This flood from Hurricane Harvey is indeed very tragic and my sympathies go out to all of those affected.

However, what amazes me is the frequency of major flood events in this region, going back to 1837, presumably when rain gauges were first installed.
Doing a quick count I estimate there's occurred about 170 floods during the past 180 years; an average of almost one flood per year in at least some part of the region, according to the following record.  http://www.wxresearch.com/almanac/houflood.html

The estimated 'total' economic cost of this latest flood could be as high as 100 billion dollars. Who knows!
https://www.theguardian.com/us-news/2017/aug/29/total-harvey-cost-insurance-texas-tropical-storm-hurricane-sandy

But what we do know, with very high confidence, is that future flooding will continue to occur in this area.
We also know that the flooding has been exacerbated by urban development, that is, by covering increasing areas of land with houses, roads and pavements which prevent the rain being absorbed by the soil.

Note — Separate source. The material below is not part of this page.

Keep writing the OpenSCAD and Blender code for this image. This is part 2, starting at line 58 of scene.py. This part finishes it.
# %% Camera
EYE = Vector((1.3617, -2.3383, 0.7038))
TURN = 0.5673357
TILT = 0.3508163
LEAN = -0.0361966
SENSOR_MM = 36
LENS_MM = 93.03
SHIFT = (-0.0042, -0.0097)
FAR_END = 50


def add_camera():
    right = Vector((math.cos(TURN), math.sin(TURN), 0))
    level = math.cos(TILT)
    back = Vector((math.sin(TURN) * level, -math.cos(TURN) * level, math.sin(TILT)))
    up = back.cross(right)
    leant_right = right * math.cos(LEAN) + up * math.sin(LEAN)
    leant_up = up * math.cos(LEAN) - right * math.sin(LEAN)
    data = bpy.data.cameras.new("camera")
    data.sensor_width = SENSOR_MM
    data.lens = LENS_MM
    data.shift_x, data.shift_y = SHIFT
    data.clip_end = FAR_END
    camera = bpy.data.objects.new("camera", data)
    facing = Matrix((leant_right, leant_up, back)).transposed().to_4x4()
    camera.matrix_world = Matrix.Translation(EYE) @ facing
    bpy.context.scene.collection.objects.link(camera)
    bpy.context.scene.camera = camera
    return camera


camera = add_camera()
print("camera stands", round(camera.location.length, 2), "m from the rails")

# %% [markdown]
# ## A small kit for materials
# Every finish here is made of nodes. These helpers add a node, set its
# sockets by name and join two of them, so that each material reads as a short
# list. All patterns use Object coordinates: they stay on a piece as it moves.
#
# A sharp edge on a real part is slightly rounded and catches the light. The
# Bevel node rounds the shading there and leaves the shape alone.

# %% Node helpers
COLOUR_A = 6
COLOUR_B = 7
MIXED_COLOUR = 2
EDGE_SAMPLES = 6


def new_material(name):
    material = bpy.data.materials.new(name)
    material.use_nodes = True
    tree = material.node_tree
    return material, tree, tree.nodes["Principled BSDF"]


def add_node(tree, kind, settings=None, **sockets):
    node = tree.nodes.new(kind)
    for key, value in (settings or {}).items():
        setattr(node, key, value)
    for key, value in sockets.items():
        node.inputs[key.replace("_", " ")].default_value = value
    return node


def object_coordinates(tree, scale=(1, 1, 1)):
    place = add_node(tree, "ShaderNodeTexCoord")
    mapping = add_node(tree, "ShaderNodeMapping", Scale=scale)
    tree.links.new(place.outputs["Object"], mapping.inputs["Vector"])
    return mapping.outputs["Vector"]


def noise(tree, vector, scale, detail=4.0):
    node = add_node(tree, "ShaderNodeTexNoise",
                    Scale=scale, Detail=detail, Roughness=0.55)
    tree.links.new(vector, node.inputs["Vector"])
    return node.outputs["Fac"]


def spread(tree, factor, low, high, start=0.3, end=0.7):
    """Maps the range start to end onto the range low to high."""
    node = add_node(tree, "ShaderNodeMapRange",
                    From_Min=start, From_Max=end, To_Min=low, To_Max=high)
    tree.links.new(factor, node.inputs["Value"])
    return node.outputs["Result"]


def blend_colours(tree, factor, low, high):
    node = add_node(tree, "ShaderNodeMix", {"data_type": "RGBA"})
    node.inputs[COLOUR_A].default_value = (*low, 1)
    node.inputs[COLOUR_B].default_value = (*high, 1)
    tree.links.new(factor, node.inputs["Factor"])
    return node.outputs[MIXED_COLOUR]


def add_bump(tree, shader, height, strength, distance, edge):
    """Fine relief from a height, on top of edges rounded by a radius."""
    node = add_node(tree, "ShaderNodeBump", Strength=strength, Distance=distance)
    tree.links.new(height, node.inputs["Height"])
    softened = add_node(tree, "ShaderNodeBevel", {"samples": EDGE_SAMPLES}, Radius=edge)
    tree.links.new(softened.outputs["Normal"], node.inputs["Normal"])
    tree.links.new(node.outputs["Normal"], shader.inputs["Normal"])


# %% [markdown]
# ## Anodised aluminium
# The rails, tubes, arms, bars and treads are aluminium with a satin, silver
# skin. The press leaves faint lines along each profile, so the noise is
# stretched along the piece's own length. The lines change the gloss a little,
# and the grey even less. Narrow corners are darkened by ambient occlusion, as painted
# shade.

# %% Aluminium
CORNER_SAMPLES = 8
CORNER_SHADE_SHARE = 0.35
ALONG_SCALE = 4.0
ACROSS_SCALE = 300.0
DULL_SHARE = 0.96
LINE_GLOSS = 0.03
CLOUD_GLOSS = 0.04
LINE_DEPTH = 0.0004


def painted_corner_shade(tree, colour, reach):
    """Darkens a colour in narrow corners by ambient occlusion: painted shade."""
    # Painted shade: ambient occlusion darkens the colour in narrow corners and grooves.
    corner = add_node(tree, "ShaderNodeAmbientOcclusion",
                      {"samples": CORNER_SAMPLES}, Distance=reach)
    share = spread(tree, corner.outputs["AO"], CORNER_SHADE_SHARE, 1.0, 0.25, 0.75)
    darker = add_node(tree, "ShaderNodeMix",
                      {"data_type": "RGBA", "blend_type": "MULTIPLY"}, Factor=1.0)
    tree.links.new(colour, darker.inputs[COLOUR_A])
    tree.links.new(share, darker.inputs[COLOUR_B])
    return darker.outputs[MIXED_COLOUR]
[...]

The big question is, after everything has settled down and the damage repaired, what steps will be taken to protect life and property from future flooding in the area?


That was partly where the France24 programme tried to go, but obviously, before the resolution of the current crisis there will be nothing further to say on that topic. What happened in the Crescent City after the event? Were lessons learned (as governments love to say, feigning surprise), and if so, that new knowledge applied?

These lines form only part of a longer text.